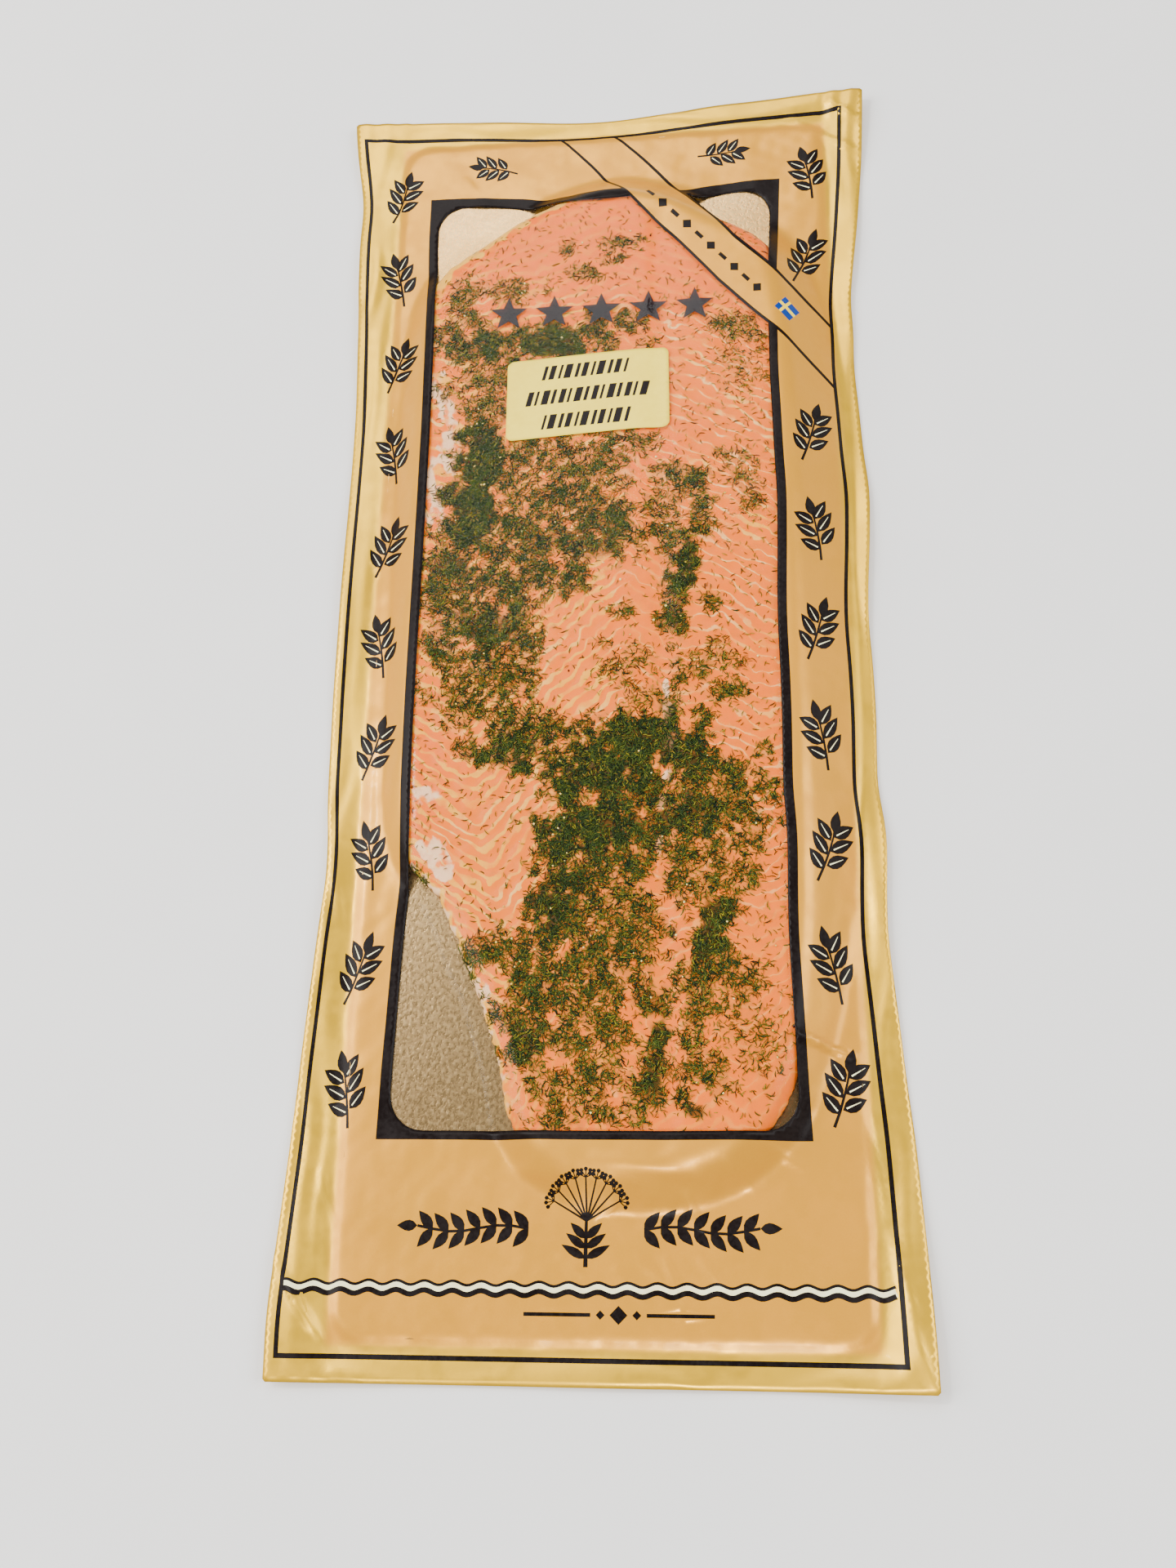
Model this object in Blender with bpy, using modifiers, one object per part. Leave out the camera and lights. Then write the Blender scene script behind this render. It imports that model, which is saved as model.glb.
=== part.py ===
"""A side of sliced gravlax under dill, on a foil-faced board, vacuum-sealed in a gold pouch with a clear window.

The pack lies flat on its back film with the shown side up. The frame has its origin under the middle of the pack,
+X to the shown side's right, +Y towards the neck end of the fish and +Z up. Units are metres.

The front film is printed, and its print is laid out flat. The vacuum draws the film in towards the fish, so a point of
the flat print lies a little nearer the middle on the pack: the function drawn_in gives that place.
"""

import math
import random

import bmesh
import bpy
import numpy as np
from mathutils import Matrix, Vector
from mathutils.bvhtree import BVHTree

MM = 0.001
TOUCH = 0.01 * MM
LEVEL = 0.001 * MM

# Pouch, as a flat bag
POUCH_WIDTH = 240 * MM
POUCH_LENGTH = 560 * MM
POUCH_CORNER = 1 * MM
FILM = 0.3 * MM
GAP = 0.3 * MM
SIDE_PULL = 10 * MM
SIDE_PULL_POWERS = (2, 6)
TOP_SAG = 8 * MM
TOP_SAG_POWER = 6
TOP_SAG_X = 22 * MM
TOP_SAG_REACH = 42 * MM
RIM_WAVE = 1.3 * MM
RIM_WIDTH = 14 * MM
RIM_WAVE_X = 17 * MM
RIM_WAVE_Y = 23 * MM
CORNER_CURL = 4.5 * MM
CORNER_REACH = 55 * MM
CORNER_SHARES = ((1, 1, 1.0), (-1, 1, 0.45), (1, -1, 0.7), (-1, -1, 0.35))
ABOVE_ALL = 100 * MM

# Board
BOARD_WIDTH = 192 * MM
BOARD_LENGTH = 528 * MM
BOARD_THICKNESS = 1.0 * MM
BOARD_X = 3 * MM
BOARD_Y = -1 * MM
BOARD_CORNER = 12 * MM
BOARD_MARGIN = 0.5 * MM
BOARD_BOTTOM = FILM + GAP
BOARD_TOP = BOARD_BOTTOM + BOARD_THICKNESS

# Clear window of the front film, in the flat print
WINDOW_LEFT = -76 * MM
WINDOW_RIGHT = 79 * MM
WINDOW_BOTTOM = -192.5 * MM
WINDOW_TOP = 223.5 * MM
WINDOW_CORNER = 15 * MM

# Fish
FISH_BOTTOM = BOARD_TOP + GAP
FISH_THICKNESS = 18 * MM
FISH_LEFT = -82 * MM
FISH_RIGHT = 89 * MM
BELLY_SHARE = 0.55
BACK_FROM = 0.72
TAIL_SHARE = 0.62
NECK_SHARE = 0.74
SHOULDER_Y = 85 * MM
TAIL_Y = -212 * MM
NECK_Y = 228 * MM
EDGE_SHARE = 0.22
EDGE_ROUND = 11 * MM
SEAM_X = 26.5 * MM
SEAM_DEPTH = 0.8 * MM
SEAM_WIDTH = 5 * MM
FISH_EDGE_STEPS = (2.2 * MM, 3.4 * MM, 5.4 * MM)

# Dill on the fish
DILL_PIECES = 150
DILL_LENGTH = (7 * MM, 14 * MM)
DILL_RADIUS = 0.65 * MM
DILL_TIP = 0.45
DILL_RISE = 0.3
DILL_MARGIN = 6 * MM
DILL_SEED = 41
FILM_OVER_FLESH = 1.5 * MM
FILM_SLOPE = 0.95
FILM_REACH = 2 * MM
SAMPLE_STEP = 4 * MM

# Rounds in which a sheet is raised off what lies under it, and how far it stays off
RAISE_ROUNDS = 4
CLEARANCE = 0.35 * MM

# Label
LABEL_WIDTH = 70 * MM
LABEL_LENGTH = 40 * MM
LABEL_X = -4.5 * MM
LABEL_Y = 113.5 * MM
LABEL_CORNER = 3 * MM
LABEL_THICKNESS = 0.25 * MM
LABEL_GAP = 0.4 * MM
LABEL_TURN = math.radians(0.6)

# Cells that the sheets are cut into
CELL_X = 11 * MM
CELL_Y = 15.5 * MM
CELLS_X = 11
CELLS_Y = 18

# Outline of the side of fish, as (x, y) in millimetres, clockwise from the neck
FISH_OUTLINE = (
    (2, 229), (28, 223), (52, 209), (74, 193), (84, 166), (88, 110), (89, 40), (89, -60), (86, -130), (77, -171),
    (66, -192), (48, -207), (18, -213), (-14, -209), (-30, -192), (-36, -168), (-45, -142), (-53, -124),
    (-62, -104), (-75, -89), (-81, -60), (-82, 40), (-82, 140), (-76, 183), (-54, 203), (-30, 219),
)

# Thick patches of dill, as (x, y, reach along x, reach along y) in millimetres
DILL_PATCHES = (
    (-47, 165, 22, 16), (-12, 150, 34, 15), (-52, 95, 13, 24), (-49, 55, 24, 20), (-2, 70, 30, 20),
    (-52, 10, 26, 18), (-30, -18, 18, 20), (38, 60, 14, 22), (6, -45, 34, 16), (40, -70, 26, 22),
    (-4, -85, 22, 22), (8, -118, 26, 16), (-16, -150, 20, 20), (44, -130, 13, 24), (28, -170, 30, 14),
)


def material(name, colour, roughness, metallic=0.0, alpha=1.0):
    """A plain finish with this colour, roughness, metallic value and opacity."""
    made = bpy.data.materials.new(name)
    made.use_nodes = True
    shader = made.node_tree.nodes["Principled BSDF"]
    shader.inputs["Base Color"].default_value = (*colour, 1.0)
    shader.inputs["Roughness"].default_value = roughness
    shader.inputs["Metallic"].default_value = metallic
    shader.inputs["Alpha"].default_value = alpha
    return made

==

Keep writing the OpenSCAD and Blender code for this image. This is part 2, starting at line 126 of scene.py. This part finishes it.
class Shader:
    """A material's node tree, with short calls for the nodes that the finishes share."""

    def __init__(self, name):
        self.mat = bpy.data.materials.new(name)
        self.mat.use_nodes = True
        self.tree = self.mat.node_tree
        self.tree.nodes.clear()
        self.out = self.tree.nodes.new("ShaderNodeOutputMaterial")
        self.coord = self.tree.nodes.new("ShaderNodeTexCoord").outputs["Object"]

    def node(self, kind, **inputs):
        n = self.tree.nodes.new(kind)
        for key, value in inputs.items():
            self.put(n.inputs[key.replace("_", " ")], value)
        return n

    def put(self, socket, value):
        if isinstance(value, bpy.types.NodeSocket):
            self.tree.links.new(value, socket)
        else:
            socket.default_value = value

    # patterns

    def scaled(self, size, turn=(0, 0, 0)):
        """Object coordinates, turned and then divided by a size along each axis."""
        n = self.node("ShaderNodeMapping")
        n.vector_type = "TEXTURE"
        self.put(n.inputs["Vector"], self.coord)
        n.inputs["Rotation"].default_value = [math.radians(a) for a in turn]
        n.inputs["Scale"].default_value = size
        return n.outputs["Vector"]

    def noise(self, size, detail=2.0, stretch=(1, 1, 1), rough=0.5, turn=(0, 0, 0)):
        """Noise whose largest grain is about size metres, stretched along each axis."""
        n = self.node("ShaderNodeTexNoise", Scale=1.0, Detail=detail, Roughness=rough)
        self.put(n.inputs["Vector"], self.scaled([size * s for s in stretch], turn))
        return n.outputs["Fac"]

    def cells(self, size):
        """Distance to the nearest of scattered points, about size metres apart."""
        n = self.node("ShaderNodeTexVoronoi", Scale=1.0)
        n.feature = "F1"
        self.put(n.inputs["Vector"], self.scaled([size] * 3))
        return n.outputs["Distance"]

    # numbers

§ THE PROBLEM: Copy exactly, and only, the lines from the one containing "Model this object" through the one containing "Units are metres.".

§ THE OUTPUT:
Model this object in Blender with bpy, using modifiers, one object per part. Leave out the camera and lights. Then write the Blender scene script behind this render. It imports that model, which is saved as model.glb.
=== part.py ===
"""A side of sliced gravlax under dill, on a foil-faced board, vacuum-sealed in a gold pouch with a clear window.

The pack lies flat on its back film with the shown side up. The frame has its origin under the middle of the pack,
+X to the shown side's right, +Y towards the neck end of the fish and +Z up. Units are metres.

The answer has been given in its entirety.